DATA PROVIDED:
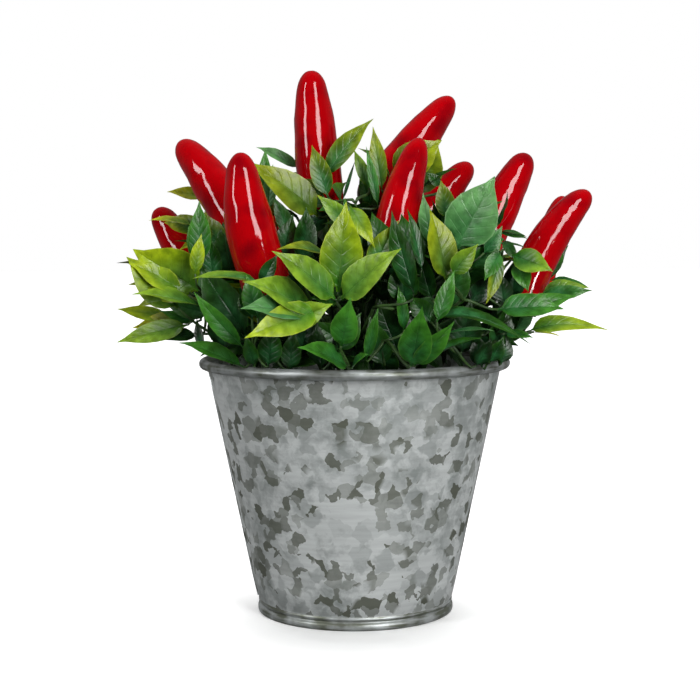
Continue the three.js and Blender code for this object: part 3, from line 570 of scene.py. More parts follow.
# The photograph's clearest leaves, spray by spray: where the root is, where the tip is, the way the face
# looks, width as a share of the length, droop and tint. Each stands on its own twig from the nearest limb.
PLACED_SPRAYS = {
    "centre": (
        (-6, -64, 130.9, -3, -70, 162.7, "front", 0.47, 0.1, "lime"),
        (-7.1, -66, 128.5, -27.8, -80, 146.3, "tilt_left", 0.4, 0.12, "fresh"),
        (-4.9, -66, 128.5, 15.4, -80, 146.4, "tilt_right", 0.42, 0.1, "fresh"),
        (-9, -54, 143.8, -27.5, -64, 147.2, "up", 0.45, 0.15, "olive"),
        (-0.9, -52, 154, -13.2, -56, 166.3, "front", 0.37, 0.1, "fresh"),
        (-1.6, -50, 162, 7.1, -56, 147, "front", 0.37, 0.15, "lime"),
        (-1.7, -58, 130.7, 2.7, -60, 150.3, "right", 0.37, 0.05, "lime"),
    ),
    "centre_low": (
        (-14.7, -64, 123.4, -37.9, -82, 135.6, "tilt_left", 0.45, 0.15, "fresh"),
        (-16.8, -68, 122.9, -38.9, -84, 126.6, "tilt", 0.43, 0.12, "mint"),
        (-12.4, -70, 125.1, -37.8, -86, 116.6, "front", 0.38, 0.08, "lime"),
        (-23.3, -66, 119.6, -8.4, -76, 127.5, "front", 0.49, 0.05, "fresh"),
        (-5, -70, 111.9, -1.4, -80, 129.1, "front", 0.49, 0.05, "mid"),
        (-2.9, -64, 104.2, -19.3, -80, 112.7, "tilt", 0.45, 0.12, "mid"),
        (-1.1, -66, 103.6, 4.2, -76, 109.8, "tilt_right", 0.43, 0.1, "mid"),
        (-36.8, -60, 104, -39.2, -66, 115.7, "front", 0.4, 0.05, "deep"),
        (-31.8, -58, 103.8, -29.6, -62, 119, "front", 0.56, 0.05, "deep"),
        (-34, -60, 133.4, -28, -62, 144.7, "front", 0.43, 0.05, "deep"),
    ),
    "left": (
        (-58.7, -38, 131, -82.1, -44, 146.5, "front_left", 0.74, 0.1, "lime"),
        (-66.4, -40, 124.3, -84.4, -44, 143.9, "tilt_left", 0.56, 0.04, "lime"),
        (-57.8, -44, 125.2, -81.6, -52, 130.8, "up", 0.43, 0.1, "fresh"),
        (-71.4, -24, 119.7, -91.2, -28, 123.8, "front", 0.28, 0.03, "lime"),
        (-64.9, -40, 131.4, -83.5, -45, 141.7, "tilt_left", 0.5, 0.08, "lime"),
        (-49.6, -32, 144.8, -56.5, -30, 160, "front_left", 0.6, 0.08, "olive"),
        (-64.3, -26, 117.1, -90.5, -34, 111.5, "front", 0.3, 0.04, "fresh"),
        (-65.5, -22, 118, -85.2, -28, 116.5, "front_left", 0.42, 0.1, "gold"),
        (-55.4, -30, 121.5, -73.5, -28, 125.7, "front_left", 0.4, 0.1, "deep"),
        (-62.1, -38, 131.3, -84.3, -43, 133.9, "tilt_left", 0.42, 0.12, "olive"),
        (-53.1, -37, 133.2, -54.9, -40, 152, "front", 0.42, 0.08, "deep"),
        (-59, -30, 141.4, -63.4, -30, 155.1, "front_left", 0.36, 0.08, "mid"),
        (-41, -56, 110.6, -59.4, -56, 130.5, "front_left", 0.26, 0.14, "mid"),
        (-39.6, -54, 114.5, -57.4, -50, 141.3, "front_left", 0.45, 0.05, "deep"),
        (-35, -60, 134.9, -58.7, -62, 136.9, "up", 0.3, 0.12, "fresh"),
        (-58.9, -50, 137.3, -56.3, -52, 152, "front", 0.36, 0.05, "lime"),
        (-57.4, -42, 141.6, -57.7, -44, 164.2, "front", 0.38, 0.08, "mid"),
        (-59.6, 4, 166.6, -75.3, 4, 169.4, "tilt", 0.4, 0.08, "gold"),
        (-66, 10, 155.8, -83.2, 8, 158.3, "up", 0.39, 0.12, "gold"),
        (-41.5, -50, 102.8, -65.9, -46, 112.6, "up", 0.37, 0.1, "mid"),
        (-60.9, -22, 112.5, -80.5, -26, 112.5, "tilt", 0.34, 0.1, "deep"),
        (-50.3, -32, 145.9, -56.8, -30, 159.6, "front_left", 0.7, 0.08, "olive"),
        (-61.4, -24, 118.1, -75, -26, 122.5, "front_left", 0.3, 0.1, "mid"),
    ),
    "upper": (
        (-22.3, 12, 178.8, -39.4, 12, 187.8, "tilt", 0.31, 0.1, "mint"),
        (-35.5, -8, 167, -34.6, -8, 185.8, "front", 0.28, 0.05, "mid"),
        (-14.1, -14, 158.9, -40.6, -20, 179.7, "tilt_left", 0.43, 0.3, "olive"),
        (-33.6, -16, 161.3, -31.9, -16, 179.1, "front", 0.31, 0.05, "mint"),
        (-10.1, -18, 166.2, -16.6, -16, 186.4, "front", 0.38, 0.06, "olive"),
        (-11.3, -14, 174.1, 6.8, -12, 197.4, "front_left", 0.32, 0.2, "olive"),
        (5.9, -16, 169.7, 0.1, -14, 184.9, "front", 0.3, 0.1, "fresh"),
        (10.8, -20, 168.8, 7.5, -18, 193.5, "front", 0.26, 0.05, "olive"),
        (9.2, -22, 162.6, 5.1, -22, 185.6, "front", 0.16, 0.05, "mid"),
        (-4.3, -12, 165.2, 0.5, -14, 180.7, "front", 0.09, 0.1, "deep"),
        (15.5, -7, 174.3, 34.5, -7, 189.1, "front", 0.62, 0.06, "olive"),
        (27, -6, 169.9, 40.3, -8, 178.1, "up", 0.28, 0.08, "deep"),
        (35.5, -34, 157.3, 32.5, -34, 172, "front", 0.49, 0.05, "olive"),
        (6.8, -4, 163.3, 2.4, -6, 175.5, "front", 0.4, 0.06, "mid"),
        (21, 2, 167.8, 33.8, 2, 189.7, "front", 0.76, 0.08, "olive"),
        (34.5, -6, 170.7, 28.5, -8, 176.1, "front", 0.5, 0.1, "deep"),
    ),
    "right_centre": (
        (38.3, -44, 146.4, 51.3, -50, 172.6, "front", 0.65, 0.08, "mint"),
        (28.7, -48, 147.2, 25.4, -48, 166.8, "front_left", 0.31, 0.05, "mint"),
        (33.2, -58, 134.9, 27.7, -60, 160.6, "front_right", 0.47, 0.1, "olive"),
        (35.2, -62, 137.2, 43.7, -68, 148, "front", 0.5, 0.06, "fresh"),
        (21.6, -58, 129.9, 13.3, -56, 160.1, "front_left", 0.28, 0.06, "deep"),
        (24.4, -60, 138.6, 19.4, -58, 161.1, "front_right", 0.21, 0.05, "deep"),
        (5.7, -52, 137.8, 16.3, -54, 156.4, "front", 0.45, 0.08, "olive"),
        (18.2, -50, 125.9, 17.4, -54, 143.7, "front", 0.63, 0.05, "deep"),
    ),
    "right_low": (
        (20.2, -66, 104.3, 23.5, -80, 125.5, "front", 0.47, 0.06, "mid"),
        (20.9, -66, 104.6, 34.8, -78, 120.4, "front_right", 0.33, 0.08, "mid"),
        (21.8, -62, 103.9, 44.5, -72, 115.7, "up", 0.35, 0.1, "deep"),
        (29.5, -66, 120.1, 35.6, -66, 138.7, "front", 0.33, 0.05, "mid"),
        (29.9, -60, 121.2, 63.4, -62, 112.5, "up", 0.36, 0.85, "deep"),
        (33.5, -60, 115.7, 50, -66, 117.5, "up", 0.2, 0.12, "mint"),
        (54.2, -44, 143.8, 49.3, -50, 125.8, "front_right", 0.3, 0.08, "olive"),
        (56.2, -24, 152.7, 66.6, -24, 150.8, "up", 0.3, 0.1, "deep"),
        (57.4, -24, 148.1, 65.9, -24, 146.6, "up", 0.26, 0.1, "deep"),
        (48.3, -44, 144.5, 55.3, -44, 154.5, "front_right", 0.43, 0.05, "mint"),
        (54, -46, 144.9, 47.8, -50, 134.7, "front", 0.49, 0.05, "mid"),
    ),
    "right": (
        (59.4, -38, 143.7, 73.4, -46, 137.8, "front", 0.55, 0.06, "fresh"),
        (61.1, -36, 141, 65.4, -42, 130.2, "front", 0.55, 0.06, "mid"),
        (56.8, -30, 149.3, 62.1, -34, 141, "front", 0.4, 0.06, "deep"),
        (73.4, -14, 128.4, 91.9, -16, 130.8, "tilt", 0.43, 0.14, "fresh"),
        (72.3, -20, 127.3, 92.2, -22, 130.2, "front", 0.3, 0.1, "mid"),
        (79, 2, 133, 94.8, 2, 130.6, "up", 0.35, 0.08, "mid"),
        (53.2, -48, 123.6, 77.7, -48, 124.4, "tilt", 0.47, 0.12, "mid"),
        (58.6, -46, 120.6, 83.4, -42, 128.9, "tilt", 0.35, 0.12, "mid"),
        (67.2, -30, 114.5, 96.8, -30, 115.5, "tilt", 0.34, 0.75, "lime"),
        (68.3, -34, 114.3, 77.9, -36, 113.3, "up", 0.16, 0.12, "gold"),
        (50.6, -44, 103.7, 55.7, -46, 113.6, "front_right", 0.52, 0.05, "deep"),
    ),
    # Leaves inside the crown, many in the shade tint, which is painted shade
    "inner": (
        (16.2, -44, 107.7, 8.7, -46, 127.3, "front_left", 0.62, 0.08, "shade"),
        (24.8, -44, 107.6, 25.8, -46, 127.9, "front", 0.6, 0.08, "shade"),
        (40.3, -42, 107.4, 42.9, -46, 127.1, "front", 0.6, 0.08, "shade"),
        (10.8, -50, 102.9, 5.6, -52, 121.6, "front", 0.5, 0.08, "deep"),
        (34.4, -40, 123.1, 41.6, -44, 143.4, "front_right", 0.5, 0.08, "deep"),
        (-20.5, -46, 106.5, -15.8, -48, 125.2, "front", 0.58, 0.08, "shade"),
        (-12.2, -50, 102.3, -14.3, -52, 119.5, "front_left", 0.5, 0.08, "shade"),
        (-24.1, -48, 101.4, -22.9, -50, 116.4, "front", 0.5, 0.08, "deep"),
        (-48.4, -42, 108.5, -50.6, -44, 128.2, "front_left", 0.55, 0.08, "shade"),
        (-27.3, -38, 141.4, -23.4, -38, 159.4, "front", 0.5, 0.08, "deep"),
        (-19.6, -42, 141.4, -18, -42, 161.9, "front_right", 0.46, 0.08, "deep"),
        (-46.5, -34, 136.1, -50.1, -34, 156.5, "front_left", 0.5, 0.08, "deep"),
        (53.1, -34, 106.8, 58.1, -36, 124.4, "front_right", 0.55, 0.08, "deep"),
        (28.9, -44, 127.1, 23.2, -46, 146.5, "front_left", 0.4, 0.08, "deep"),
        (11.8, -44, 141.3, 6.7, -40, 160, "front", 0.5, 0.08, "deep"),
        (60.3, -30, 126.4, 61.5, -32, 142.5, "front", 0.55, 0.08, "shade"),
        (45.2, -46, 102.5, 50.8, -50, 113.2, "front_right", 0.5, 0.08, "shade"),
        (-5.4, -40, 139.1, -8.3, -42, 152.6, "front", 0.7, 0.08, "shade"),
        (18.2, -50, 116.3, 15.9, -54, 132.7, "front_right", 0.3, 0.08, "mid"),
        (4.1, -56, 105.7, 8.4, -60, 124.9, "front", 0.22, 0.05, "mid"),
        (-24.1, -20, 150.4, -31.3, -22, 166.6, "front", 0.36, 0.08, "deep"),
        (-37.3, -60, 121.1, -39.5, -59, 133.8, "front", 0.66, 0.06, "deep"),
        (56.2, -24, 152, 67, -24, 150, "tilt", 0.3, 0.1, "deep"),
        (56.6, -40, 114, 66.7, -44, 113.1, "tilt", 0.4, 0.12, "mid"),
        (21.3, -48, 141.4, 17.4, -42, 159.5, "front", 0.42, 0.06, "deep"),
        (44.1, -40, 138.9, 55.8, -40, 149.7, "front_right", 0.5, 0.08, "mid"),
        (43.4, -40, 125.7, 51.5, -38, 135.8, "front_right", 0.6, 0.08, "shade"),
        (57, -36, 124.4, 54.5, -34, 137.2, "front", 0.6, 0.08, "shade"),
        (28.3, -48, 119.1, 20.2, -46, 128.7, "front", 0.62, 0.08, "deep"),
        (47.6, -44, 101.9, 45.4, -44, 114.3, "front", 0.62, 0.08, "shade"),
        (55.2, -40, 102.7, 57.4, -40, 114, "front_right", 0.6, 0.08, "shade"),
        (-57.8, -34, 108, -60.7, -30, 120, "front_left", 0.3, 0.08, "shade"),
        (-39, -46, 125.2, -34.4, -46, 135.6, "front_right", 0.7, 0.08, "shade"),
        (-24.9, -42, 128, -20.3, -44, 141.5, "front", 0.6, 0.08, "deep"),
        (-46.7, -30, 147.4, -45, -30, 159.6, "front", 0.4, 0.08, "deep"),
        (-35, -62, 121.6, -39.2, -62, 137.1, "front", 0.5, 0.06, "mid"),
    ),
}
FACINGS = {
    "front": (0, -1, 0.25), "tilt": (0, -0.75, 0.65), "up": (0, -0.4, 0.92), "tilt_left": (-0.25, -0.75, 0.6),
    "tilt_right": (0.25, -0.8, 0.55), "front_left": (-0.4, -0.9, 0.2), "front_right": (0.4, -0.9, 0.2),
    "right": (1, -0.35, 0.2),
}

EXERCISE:
Scan the data above; copy every line where "from" appears.

SOLUTION:
Continue the three.js and Blender code for this object: part 3, from line 570 of scene.py. More parts follow.
# looks, width as a share of the length, droop and tint. Each stands on its own twig from the nearest limb.